**Your goal**: Find the lines containing "that" and say how many there are, with no other words.

[Rows from an object dataset]
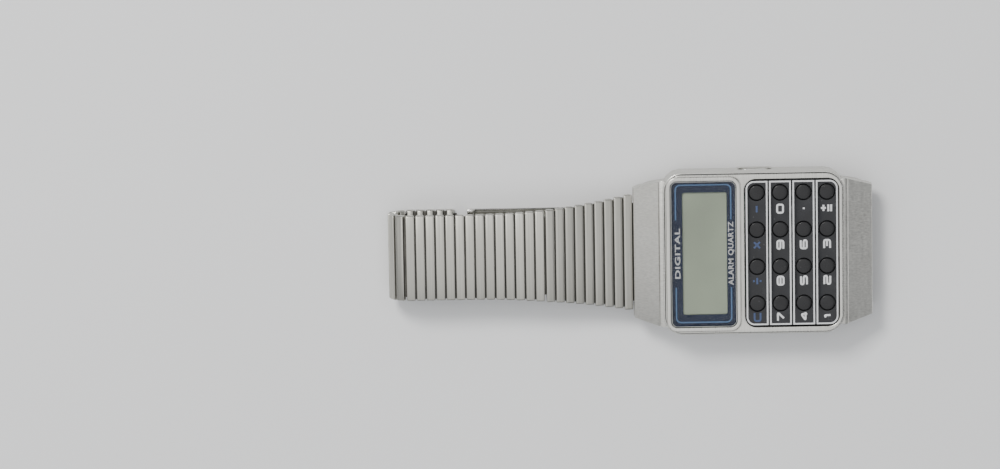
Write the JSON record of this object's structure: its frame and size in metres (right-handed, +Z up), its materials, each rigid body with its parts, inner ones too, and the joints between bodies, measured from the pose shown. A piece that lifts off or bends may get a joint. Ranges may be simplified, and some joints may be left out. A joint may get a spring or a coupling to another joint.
{
  "type": "calculator wristwatch",
  "caption": "Wristwatch with a calculator keypad below its liquid crystal display, on a closed metal bracelet with a folding clasp, lying flat.",
  "frame": {"origin": "the middle of the bounding box, on the surface that the watch lies on", "axes": "+X along the bracelet, from the display side of the case towards the keypad side; +Y across the wrist, the way the key legends read; +Z up out of the face"},
  "size_m": [0.1018, 0.0346, 0.0109],
  "materials": {
    "case_steel": "satin stainless with polished bevels",
    "face_steel": "fine satin with bright edges",
    "bracelet_steel": "satin across the bars",
    "back_steel": "satin, small parts polished",
    "key_plastic": "low domes, glossy",
    "keypad_lacquer": "glossy charcoal with white lines and legends",
    "crystal_glass": "clear flat window",
    "mask_print": "navy print with a light blue line",
    "lcd_glass": "grey-green liquid crystal cell",
    "rubber": "matt elastomer",
    "board": "green solder resist",
    "module_plastic": "moulded, matt",
    "cell_steel": "nickel-plated can",
    "piezo_brass": "brass disc"
  },
  "bodies": {
    "head": {"back_gasket": "rubber", "back_screw_1": "back_steel", "back_screw_2": "back_steel", "back_screw_3": "back_steel", "back_screw_4": "back_steel", "battery": "cell_steel", "case_back": "back_steel", "case_body": "case_steel", "chip": "module_plastic", "circuit_board": "board", "display_crystal": "crystal_glass", "display_frame": "face_steel", "display_mask": "mask_print", "face_plate": "face_steel", "key_mat": "rubber", "keypad_panel": "keypad_lacquer", "lcd_panel": "lcd_glass", "module_frame": "module_plastic", "piezo_disc": "piezo_brass", "pusher_spring_lower": "back_steel", "pusher_spring_upper": "back_steel", "quartz_crystal": "cell_steel", "spring_bar_left": "back_steel", "spring_bar_right": "back_steel", "zebra_strip_1": "rubber", "zebra_strip_2": "rubber"},
    "left_run_rise": {"left_run_rise": "bracelet_steel"},
    "left_run_level": {"left_run_level": "bracelet_steel"},
    "left_link_1": {"left_link_1": "bracelet_steel"},
    "left_link_2": {"left_link_2": "bracelet_steel"},
    "left_link_3": {"left_link_3": "bracelet_steel"},
    "left_link_4": {"left_link_4": "bracelet_steel"},
    "left_link_5": {"left_link_5": "bracelet_steel"},
    "left_run_lower": {"left_run_lower": "bracelet_steel"},
    "clasp_inner_blade": {"clasp_inner_blade": "bracelet_steel"},
    "clasp_outer_blade": {"clasp_outer_blade": "bracelet_steel"},
    "clasp_cover": {"clasp_cover": "bracelet_steel"},
    "right_link_1": {"right_link_1": "bracelet_steel"},
    "right_link_2": {"right_link_2": "bracelet_steel"},
    "right_run_lower": {"right_run_lower": "bracelet_steel"},
    "pusher_upper": {"pusher_upper": "back_steel"},
    "pusher_lower": {"pusher_lower": "back_steel"},
    "key_0": {"key_0": "key_plastic"},
    "key_1": {"key_1": "key_plastic"},
    "key_2": {"key_2": "key_plastic"},
    "key_3": {"key_3": "key_plastic"},
    "key_4": {"key_4": "key_plastic"},
    "key_5": {"key_5": "key_plastic"},
    "key_6": {"key_6": "key_plastic"},
    "key_7": {"key_7": "key_plastic"},
    "key_8": {"key_8": "key_plastic"},
    "key_9": {"key_9": "key_plastic"},
    "key_clear": {"key_clear": "key_plastic"},
    "key_divide": {"key_divide": "key_plastic"},
    "key_minus": {"key_minus": "key_plastic"},
    "key_plus_equals": {"key_plus_equals": "key_plastic"},
    "key_point": {"key_point": "key_plastic"},
    "key_times": {"key_times": "key_plastic"}
  },
  "joints": [
    {"name": "left_hood_hinge", "type": "hinge", "parent": "head", "child": "left_run_rise", "pos_m": [0.00166, 0, 0.00511], "axis": [0, 1, 0], "range_deg": [-10.08, 0]},
    {"name": "left_crest_hinge", "type": "hinge", "parent": "left_run_rise", "child": "left_run_level", "pos_m": [-0.01799, 0, 0.0086], "axis": [0, 1, 0], "range_deg": [0, 10.08]},
    {"name": "left_turn_hinge_1", "type": "hinge", "parent": "left_run_level", "child": "left_link_1", "pos_m": [-0.04725, 0, 0.0086], "axis": [0, 1, 0], "range_deg": [0, 30]},
    {"name": "left_turn_hinge_2", "type": "hinge", "parent": "left_link_1", "child": "left_link_2", "pos_m": [-0.04906, 0, 0.00756], "axis": [0, 1, 0], "range_deg": [0, 30]},
    {"name": "left_turn_hinge_3", "type": "hinge", "parent": "left_link_2", "child": "left_link_3", "pos_m": [-0.0501, 0, 0.00575], "axis": [0, 1, 0], "range_deg": [0, 30]},
    {"name": "left_turn_hinge_4", "type": "hinge", "parent": "left_link_3", "child": "left_link_4", "pos_m": [-0.0501, 0, 0.00365], "axis": [0, 1, 0], "range_deg": [0, 30]},
    {"name": "left_turn_hinge_5", "type": "hinge", "parent": "left_link_4", "child": "left_link_5", "pos_m": [-0.04906, 0, 0.00185], "axis": [0, 1, 0], "range_deg": [0, 30]},
    {"name": "left_turn_hinge_6", "type": "hinge", "parent": "left_link_5", "child": "left_run_lower", "pos_m": [-0.04725, 0, 0.0008], "axis": [0, 1, 0], "range_deg": [0, 30]},
    {"name": "clasp_inner_hinge", "type": "hinge", "parent": "left_run_lower", "child": "clasp_inner_blade", "pos_m": [-0.0368, 0, 0.0008], "axis": [0, 1, 0], "range_deg": [0, 70]},
    {"name": "clasp_outer_hinge", "type": "hinge", "parent": "clasp_inner_blade", "child": "clasp_outer_blade", "pos_m": [-0.00764, 0, 0.0019], "axis": [0, -1, 0], "range_deg": [0, 75]},
    {"name": "clasp_cover_hinge", "type": "hinge", "parent": "clasp_outer_blade", "child": "clasp_cover", "pos_m": [-0.0338, 0, 0.0013], "axis": [0, 1, 0], "range_deg": [0, 75]},
    {"name": "right_hood_hinge", "type": "hinge", "parent": "head", "child": "right_link_1", "pos_m": [0.05, 0, 0.00511], "axis": [0, -1, 0], "range_deg": [0, 108]},
    {"name": "right_bend_hinge_1", "type": "hinge", "parent": "right_link_1", "child": "right_link_2", "pos_m": [0.049, 0, 0.00203], "axis": [0, -1, 0], "range_deg": [0, 36]},
    {"name": "right_bend_hinge_2", "type": "hinge", "parent": "right_link_2", "child": "right_run_lower", "pos_m": [0.04731, 0, 0.0008], "axis": [0, -1, 0], "range_deg": [0, 36]},
    {"name": "key_0_travel", "type": "slide", "parent": "head", "child": "key_0", "axis": [0, 0, 1], "range_m": [-0.0004, 0], "stiffness_N_per_m": 300},
    {"name": "key_1_travel", "type": "slide", "parent": "head", "child": "key_1", "axis": [0, 0, 1], "range_m": [-0.0004, 0], "stiffness_N_per_m": 300},
    {"name": "key_2_travel", "type": "slide", "parent": "head", "child": "key_2", "axis": [0, 0, 1], "range_m": [-0.0004, 0], "stiffness_N_per_m": 300},
    {"name": "key_3_travel", "type": "slide", "parent": "head", "child": "key_3", "axis": [0, 0, 1], "range_m": [-0.0004, 0], "stiffness_N_per_m": 300},
    {"name": "key_4_travel", "type": "slide", "parent": "head", "child": "key_4", "axis": [0, 0, 1], "range_m": [-0.0004, 0], "stiffness_N_per_m": 300},
    {"name": "key_5_travel", "type": "slide", "parent": "head", "child": "key_5", "axis": [0, 0, 1], "range_m": [-0.0004, 0], "stiffness_N_per_m": 300},
    {"name": "key_6_travel", "type": "slide", "parent": "head", "child": "key_6", "axis": [0, 0, 1], "range_m": [-0.0004, 0], "stiffness_N_per_m": 300},
    {"name": "key_7_travel", "type": "slide", "parent": "head", "child": "key_7", "axis": [0, 0, 1], "range_m": [-0.0004, 0], "stiffness_N_per_m": 300},
    {"name": "key_8_travel", "type": "slide", "parent": "head", "child": "key_8", "axis": [0, 0, 1], "range_m": [-0.0004, 0], "stiffness_N_per_m": 300},
    {"name": "key_9_travel", "type": "slide", "parent": "head", "child": "key_9", "axis": [0, 0, 1], "range_m": [-0.0004, 0], "stiffness_N_per_m": 300},
    {"name": "key_clear_travel", "type": "slide", "parent": "head", "child": "key_clear", "axis": [0, 0, 1], "range_m": [-0.0004, 0], "stiffness_N_per_m": 300},
    {"name": "key_divide_travel", "type": "slide", "parent": "head", "child": "key_divide", "axis": [0, 0, 1], "range_m": [-0.0004, 0], "stiffness_N_per_m": 300},
    {"name": "key_minus_travel", "type": "slide", "parent": "head", "child": "key_minus", "axis": [0, 0, 1], "range_m": [-0.0004, 0], "stiffness_N_per_m": 300},
    {"name": "key_plus_equals_travel", "type": "slide", "parent": "head", "child": "key_plus_equals", "axis": [0, 0, 1], "range_m": [-0.0004, 0], "stiffness_N_per_m": 300},
    {"name": "key_point_travel", "type": "slide", "parent": "head", "child": "key_point", "axis": [0, 0, 1], "range_m": [-0.0004, 0], "stiffness_N_per_m": 300},
    {"name": "key_times_travel", "type": "slide", "parent": "head", "child": "key_times", "axis": [0, 0, 1], "range_m": [-0.0004, 0], "stiffness_N_per_m": 300},
    {"name": "pusher_upper_travel", "type": "slide", "parent": "head", "child": "pusher_upper", "axis": [0, 1, 0], "range_m": [-0.0005, 0], "stiffness_N_per_m": 400},
    {"name": "pusher_lower_travel", "type": "slide", "parent": "head", "child": "pusher_lower", "axis": [0, -1, 0], "range_m": [-0.0005, 0], "stiffness_N_per_m": 400}
  ]
}
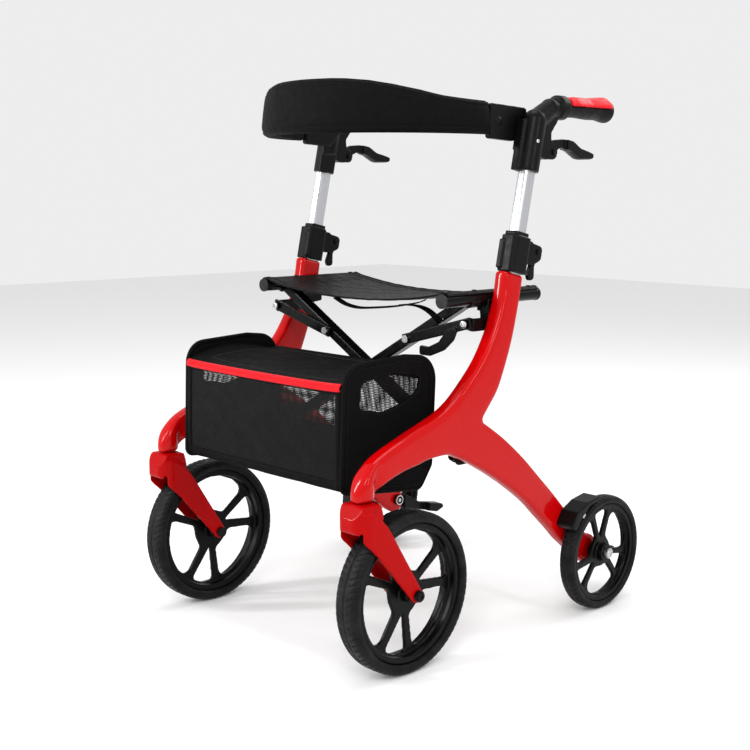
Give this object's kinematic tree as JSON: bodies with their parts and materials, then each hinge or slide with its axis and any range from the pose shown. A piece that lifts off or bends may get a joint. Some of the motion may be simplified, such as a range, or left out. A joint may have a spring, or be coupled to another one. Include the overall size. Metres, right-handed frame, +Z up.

**Answer below**: 3